Both I and my wife. Whoever wants to. We have this ritual with my son that we prepare breakfast. My wife sleeps in and we prepare the meal for breakfast or lunch and we’re together. He likes to be there because he’s with me. I want to pass the image of real food to him. It seems that our traditional meals tend to disappear now. I live at Letna and I would love the idea of opening a Czech restaurant with real Czech food there, just like Sansho, but Czech. I really like Sansho and Paul Day. A great chef. We’ve been to his new place, Maso a kobliha, and we wish him all the best. He’s English, so English pub food makes total sense from him. He’s really the guy behind the reintroduction of the Prestice pig, the old Czech breed of the pig. 

Where do you get your inspirations?

I like Alain Passard of Arpege, for instance. I really like Thomas Keller because that’s where I’ve discovered this concept of what we do.

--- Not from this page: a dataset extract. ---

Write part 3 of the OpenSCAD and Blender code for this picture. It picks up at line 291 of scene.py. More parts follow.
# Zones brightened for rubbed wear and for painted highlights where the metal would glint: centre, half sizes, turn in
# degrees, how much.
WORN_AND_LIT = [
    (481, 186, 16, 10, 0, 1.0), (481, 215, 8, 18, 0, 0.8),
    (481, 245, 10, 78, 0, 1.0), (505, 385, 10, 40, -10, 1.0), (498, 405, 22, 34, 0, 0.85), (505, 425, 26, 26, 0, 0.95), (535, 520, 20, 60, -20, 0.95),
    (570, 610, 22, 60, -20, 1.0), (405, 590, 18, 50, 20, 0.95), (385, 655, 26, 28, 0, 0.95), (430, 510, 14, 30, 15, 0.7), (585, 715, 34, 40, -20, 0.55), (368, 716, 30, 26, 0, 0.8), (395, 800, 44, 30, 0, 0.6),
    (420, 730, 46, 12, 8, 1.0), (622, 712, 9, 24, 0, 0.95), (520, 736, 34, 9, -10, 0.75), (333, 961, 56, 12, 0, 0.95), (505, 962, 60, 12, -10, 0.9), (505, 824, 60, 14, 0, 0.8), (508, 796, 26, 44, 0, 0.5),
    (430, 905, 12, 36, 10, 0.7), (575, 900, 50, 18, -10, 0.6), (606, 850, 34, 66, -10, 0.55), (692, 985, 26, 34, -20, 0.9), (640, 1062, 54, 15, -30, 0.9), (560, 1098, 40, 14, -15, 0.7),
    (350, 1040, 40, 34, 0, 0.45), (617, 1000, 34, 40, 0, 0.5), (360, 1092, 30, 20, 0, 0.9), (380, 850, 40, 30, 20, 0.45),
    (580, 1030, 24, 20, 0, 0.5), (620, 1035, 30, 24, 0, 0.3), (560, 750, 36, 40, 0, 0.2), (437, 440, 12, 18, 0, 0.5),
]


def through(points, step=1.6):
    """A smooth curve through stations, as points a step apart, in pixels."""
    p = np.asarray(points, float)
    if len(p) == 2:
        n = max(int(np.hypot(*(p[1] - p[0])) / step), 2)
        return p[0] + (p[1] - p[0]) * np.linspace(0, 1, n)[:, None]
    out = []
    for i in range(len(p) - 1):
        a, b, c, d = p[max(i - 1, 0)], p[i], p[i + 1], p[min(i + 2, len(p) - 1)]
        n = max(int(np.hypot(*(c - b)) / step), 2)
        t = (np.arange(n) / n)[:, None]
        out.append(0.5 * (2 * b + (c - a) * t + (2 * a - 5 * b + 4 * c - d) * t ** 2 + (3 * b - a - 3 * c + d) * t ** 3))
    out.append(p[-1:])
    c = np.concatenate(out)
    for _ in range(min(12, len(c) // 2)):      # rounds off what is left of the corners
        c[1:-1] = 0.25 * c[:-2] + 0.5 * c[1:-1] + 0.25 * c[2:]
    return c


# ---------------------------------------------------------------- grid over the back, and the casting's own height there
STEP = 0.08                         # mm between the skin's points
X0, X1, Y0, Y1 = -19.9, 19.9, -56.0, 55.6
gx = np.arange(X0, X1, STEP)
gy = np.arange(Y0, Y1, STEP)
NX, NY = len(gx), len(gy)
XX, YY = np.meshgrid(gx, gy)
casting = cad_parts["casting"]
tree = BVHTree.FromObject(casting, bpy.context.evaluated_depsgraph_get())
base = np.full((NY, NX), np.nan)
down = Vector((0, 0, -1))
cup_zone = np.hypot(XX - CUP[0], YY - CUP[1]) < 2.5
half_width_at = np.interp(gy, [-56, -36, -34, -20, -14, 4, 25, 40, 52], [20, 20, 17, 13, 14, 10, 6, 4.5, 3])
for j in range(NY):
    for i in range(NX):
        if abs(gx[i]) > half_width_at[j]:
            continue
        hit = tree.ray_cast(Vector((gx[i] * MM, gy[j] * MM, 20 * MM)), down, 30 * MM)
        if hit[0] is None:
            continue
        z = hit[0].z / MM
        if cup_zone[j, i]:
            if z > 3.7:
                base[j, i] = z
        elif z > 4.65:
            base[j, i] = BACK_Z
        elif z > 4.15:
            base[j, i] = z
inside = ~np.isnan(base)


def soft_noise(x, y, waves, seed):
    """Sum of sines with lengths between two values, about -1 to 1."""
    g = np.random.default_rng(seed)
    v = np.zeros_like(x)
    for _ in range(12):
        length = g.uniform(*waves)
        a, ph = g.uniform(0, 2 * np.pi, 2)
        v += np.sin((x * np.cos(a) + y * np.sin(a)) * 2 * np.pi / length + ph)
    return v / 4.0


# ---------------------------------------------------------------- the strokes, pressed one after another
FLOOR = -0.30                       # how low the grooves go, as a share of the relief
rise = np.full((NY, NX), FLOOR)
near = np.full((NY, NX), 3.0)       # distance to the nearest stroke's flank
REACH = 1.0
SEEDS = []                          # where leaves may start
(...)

And I have an inspiration around me every day: I get inspired by my colleagues. They come back from these great restaurants and describe what they’ve learnt there. I get inspiration from old cookbooks, old movies, old books. We also inspire each other at our morning meetings. 

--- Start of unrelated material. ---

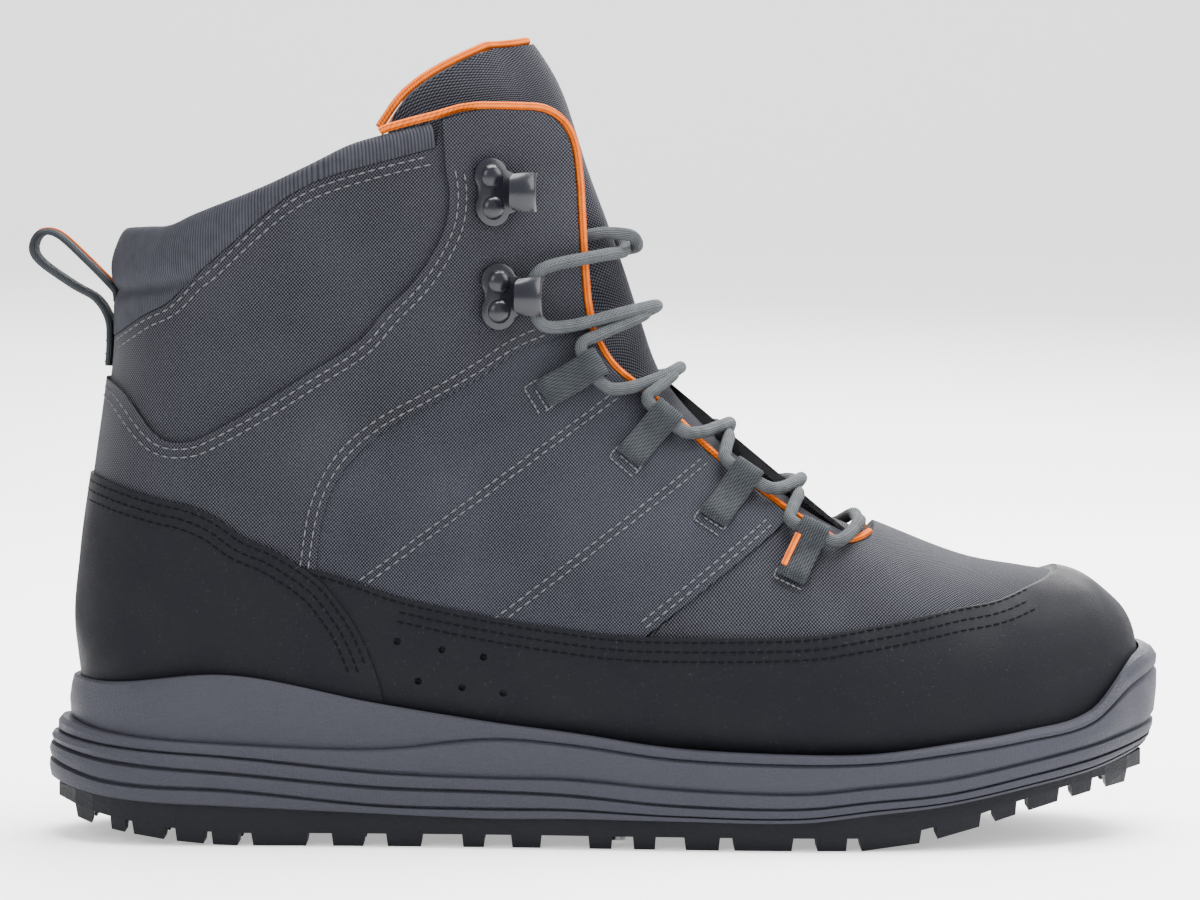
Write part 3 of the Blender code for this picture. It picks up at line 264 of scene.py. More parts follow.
# seams as they run over the outer side, in millimetres
seams = {
    "cuff": ((13, 131.5), (15.9, 131), (20, 129), (24, 126), (28.6, 120), (33, 115), (37, 113), (42, 113),
             (47, 114.6), (62, 123), (76, 132), (90, 141), (98, 150), (105, 157), (110.5, 164.5),
             (115, 174), (116, 183), (115, 189.5), (114, 204)),
    "ankle": ((77.5, 66), (78, 77), (79, 85), (80.6, 93.6), (84, 102), (90, 110), (99, 117), (110, 123),
              (124, 131), (135, 138), (145.5, 142), (152, 144)),
    "quarterRear": ((88, 70), (92, 74), (164, 127)),
    "quarterMiddle": ((128, 61.5), (132, 65), (189, 108)),
    "quarterFront": ((166, 55), (171.5, 60), (208, 88.5), (216, 96)),
    "collar": ((19.7, 142), (29.5, 148.5), (37, 152), (44, 159), (48, 162), (55.5, 169), (61, 174),
               (67, 179), (75, 184), (84, 187.6), (98, 191.6), (112, 195))}
seams = {name: [(x / 1000, z / 1000) for x, z in line] for name, line in seams.items()}
# creases: line in millimetres, half width and depth of the trough (a ridge is negative)
creases = (
    (((92, 74), (164, 127)), 2.2, 0.50), (((132, 65), (189, 108)), 2.2, 0.50),
    (((112, 100), (150, 128)), 7.0, -0.55), (((146, 92), (180, 117)), 7.0, -0.55),
    (((22, 155.6), (33, 155), (44, 158.4)), 2.6, 0.9), (((20, 147), (30, 151), (40, 156)), 3.5, -0.5),
    (((46, 118), (62, 127), (88, 144), (103, 160), (109, 172)), 2.6, 0.35),
    (((46, 128), (66, 142), (90, 160), (104, 178)), 9.0, -0.8),
    (((118, 142), (136, 147), (150, 149)), 3.0, 0.55), (((120, 132), (138, 141)), 4.0, -0.4),
    (((150, 120), (163, 112), (172, 100)), 4.5, 0.45), (((178, 96), (186, 84), (188, 72)), 5.0, 0.45),
    (((206, 80), (222, 72), (232, 64)), 5.0, 0.55), (((222, 84), (236, 76), (246, 66)), 6.0, -0.5),
    (((30, 104), (52, 102), (70, 92)), 4.0, 0.30), (((96, 104), (88, 92), (86, 80)), 4.0, 0.40))


def creaseAt(point):
    lift = 0.0
    for line, width, depth in creases:
        nearest = 1.0
        for (ax, az), (bx, bz) in zip(line, line[1:]):
            dx, dz = bx - ax, bz - az
            px, pz = point.x * 1000 - ax, point.z * 1000 - az
            t = min(max((px * dx + pz * dz) / (dx * dx + dz * dz), 0.0), 1.0)
            nearest = min(nearest, ((px - dx * t) ** 2 + (pz - dz * t) ** 2) / 1e6)
        lift -= depth / 1000 * math.exp(-nearest / (width / 1000) ** 2)
    return lift


# one fine net over the last, used by every panel
net = {"rows": 176, "turns": 184}
netPoints, netNormals = [], []
for i in range(net["rows"] + 1):
    u = topRow * i / net["rows"]
    row = [(lastPoint(u, j / net["turns"]), lastNormal(u, j / net["turns"])) for j in range(net["turns"])]
    netPoints.append([point + normal * creaseAt(point) for point, normal in row])
    netNormals.append([normal for _, normal in row])
print("net over the last made")

skin = BVHTree.FromPolygons(
    [point for row in netPoints for point in row],
    [(i * net["turns"] + j, i * net["turns"] + (j + 1) % net["turns"],
      (i + 1) * net["turns"] + (j + 1) % net["turns"], (i + 1) * net["turns"] + j)
     for i in range(net["rows"]) for j in range(net["turns"])])


def onSide(spot, inner, lift=0.0):
    # the surface under a side-view spot, and its normal
    start = Vector((spot[0], 0.3 if inner else -0.3, spot[1]))
    hit, normal, _, _ = skin.ray_cast(start, Vector((0, -1 if inner else 1, 0)))
    if hit is None:
        hit, normal, _, _ = skin.find_nearest(Vector((spot[0], 0.0, spot[1])))
    if normal.y * (1 if inner else -1) < 0:
        normal = -normal
    return hit + normal * lift, normal


boot = bpy.data.collections.new("dressed_boot")
bpy.context.scene.collection.children.link(boot)


def newPiece(name, bm, crease=38):
    mesh = bpy.data.meshes.new(name)
    bm.to_mesh(mesh)
    bm.free()
    mesh.shade_smooth()
    mesh.set_sharp_from_angle(angle=math.radians(crease))
    piece = bpy.data.objects.new(name, mesh)
    boot.objects.link(piece)
    return piece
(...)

Can you describe your work day?

I wake up at 6am. We have a purchasing agent, a former Ambiente chef who does not want to work in the kitchen but has the perfect knowledge of the product. He has a van and drives around farms and markets, calling me from each one: “They have four rabbits. Do you want some?” I make orders and take notes. After our shift ends, I go through my emails, compare them with my notes and let him know what I would need the next day, so he can arrange his route accordingly. 
So I come to work at 9am or so, create the menu for the day and the itinerary of works for each chef so everybody knows what he or she is supposed to do. We prepare about fifty portions a day, that’s about the limit. When we close the restaurant and we still have some portions left, we eat them ourselves. 
We have a meeting from 11am to noon. Everybody takes notes and then we start cooking. If we do something that is new, I cook with someone. At 4pm we have a lunch with the staff, and everything has to be ready by 5pm. Then we close the back kitchen and complete the dishes in the front kitchen for everyone to see. We go until about midnight, sometimes 30 minutes past depending how many guests we have. Then we have a beer at Lokal next door before we leave to go home. I go to the storage to see what we have and don’t have, look at our emails, have a beer at Lokal with the chefs and go home. I spend an hour at home responding to emails and prepare for the next day. 

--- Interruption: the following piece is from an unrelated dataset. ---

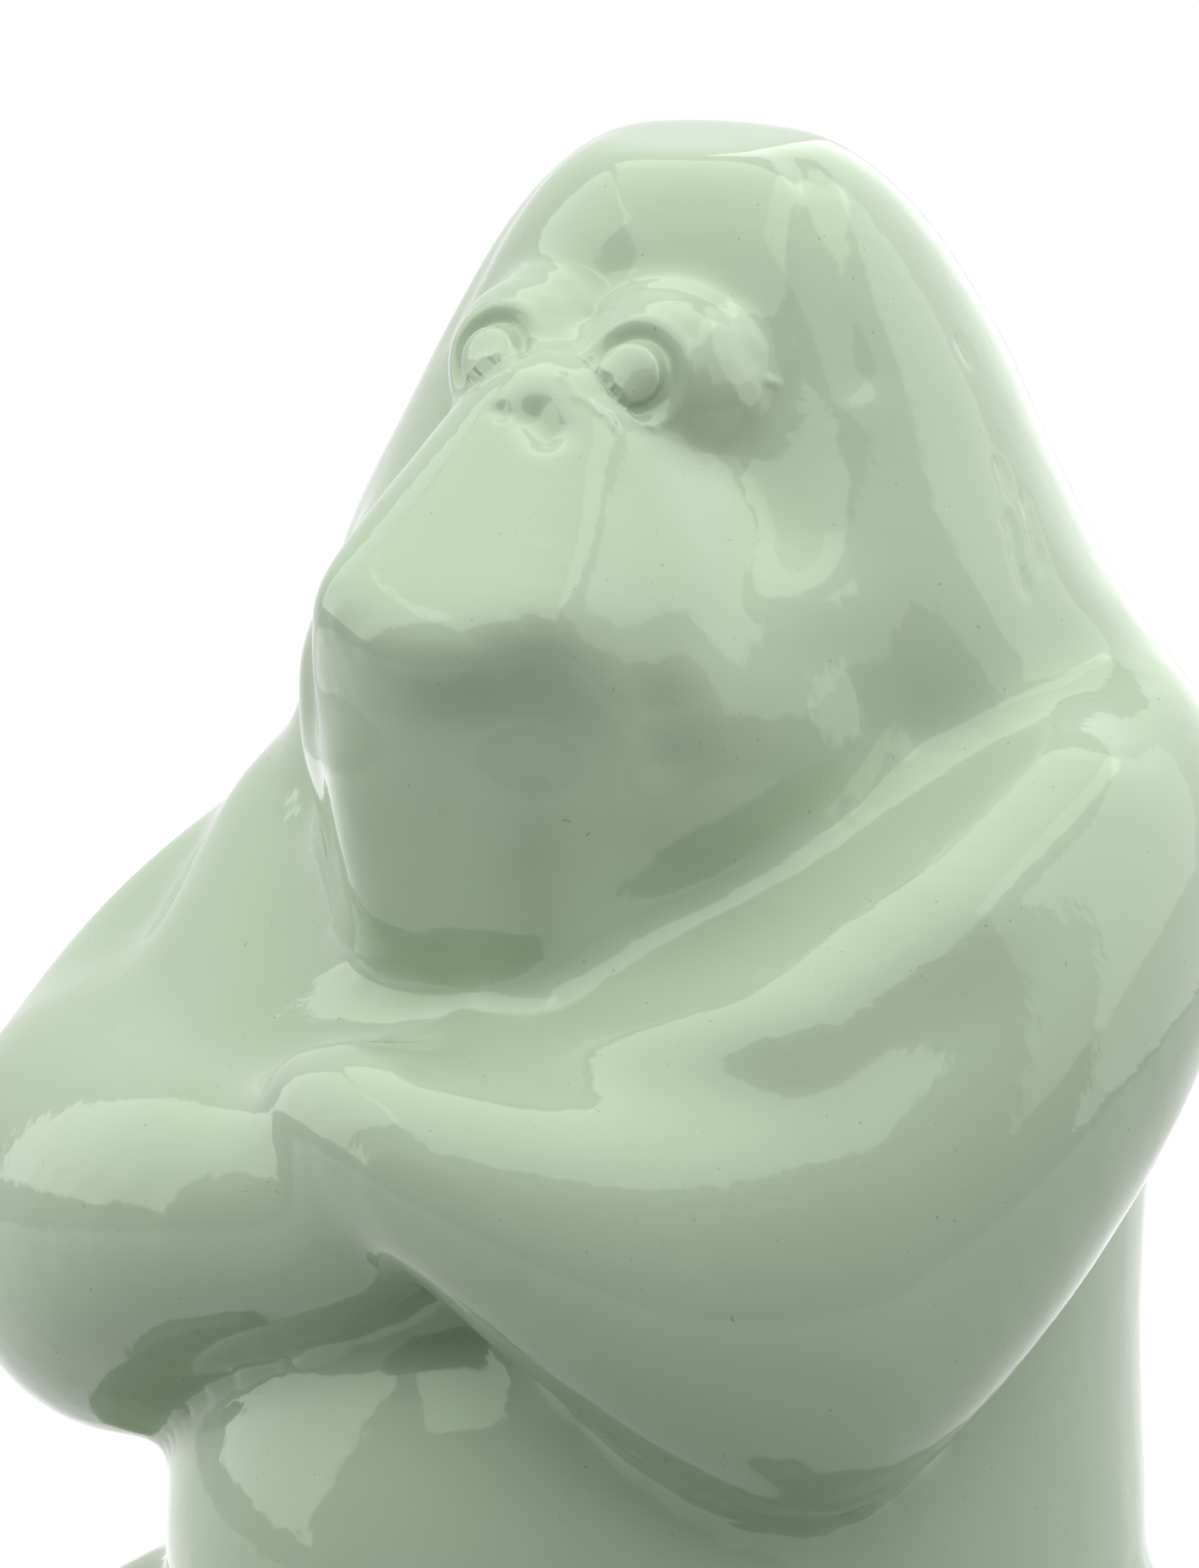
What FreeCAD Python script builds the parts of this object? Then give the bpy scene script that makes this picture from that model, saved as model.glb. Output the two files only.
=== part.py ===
"""Seated ape figurine in glazed earthenware, 205 mm tall, arms folded over its belly.

The figure is slip cast in parts. Torso, head, jaw, muzzle, arms and legs are hollow castings that are
stuck together with slip while they are leather hard. Eyeballs, pupils, eyelids and feet are solid.
A pressed disc with a firing vent closes the pour hole in the base. Air holes lead from each closed
hollow into the torso, because trapped air would burst the figure in the kiln.

Units are millimetres. +Z is up, the figure faces -Y and its left arm is towards +X.
The origin is on the floor, at the middle of the base disc. "Forward" is measured from the upright line
through the crown, "drop" from the top of the crown, and "left" is the figure's own left.
"""
import FreeCAD, Part
import math
import os

# Overall
figure_height = 205.0
trunk_forward = 12.0
cast_wall = 5.0
overrun = 4.0
air_hole_radius = 1.5
ring_points = 24
section_points = 16

# Head casting: from the crown down to the level joint with the torso
head_height = 60.0
head_half_width = 45.5
head_front = 37.5
head_back = 41.0
head_fullness = 2.0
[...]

What happens when you’re on vacation?

I prepare the menu in advance, which may not change except for minor adjustments. Every morning, I get an email between 9am and 11am with the menu and the distribution of works. I confirm it or send my reservations. So we are well prepared for my vacations - we know what will be in season and create the menu accordingly well in advance. 

And what happens when you have a day off in Prague? Does that even happen?

When I have a day off, I am here for the meeting anyway. I want to see the menu and so on. I also get a text message from the sous-chef what is missing and what he proposes to adjust in the menu when needed. I usually just confirm it in the morning. But when I am not in town, I am just a normal guy, just like you. When I am in Prague, I just lie around, read a book, go see my parents or to the pub quite often. I usually have one day off per week so we don’t cook at home that much. 

And where do you go?

Usually to the Lokal near Stromovka. My son and I get bikes, have a meal and then ride bikes in the park. I also love to pick mushrooms when possible. We have a cottage in Northern Bohemia so we pick mushrooms there, or around my parents’ summer house. I also pick sorel and other herbs there. There are so many! We have a guy who grows them for us. He’s fantastic. 

Ideal Saturday or Sunday?

Ideal Sunday? We are fully booked and I know everything’s ready and I don’t have to worry about it. I would leave to the summer house, have some coffee, play with my boy, read a book. And I relax. I eat something, walk around, listen to some music. And when in Prague, I love to have a walk through the Letna park to the Prague Castle, to the Petrin hill, go down and take the tram back. That’s great. I have also began to ride a bike again: I had the guys at Bajkazyl repair an old Favorit bike, it squeaks when I ride but I love it. Sometimes we go for a concert to Lucerna Music Bar, I also like Meet Factory

Do you have a recent culinary experience that stuck in your mind?

I like the food at Mash Hana. We eat there every month. I went to Momofuku noodle bar and loved the Ramen there. It seems very similar to the Czech garlic soup if you think about it. I tried all David Chang’s restaurants there and loved them all. They all seemed very friendly and low-key.

Do you plan to write a cookbook perhaps?

Not really. I love cookbooks but I probably could not write one that I would like. We always take the recipes we make throughout the year in the restaurant, bind them into a book and give it to the members of staff here as a Christmas present. But when I look at them two, three years later, I think: “OMG, this was so stupid. We couldn’t have really done that, right?” We are still in development. Perhaps when we stabilize more.

What’s next for you?

Something that is Czech, tastes great but is a bit lower key than this. And a bit more accessible. Something in the vein of Sansho but Czech. I get it: we’re fine dining, and I myself rarely visit fine dining restaurants and when I do, it's part of my work, anyway. Our “regulars” come once in two years. This is an area that hasn’t really been explored so we have lots of potential there.